Audio Transfer Review: The English 5.1 audio track has a wide range from the top end all the way down to deep bass, which adds enormously to this music-fuelled film. Voices and sound are convincingly integrated into the mix, and there's a reasonable amount of surround activity when appropriate. The two-channel Spanish and French dubs are, unsurprisingly, thinner and less involving.

Audio Transfer Grade: A-


Disc Extras

Full Motion menu with music
Scene Access with 28 cues and remote access
Subtitles/Captions in English, Spanish with remote access
1 Original Trailer(s)
10 Deleted Scenes
1 Featurette(s)
1 Feature/Episode commentary by Director/co-writer Catherine Hardwicke, co-writer/actor Nikki Reed, and actors Evan Rachel Wood and Brady Corbet
Packaging: Keep Case
1 Disc
2-Sided disc(s)
Layers: single

Extras Review: The extras are spread over both sides of the disc. The trailer is nonanamorphic but otherwise looks very good. The ten "deleted" scenes are mostly slightly-lengthened versions of scenes already present in the film, and don't add much. Annoyingly, when playing them individually (instead of selecting "Play All"), one has to select the Commentary On/Off option each time. The six-minute featurette is mere fluff and can easily be skipped.
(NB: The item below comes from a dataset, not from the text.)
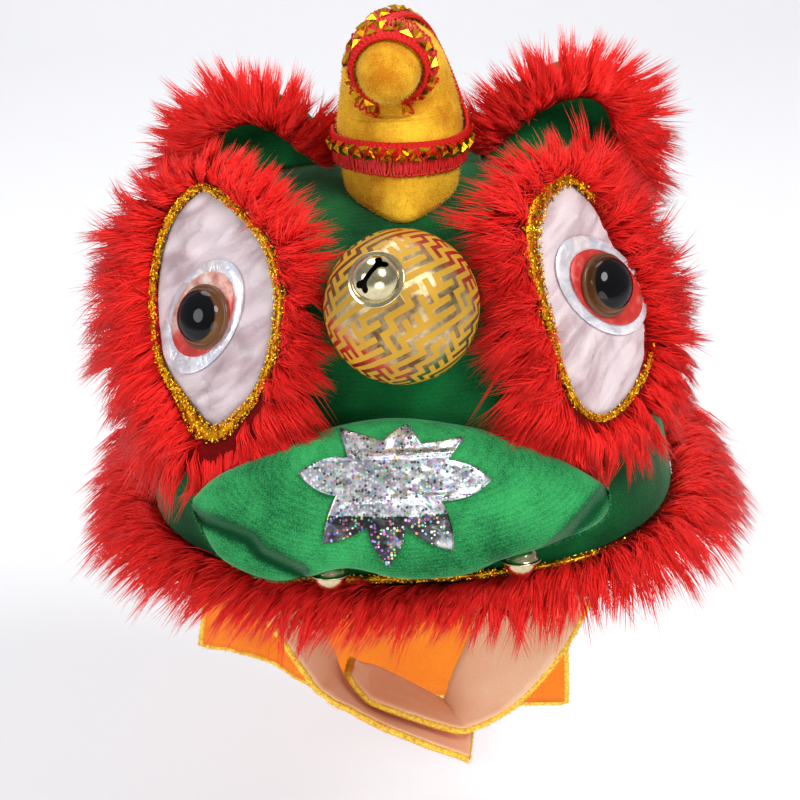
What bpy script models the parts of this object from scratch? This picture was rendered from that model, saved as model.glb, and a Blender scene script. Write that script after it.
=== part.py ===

The commentary with director Hardwicke and three young actors from the film is pretty lightweight and not especially worthwhile. Hardwicke talks a bit about the difficulties of making an independent film and working with young actors, but mostly she's content to let the kids speak. While one wouldn't expect a great deal of insight from them, it's still disappointing that they spend most of their time laughing at the mistakes in the film and making comments like "That pizza was so gross!" All in all, the extras on the disc are a prime example of quantity over quality

Extras Grade: C


Final Comments

First time director Catherine Hardwicke draws on the real-life experiences of a young friend to depict a teenage girl's frightening slide into casual drug use, shoplifting, and sex in Thirteen. The extras are nothing to write home about, but the excellent transfer makes this DVD well worth a look.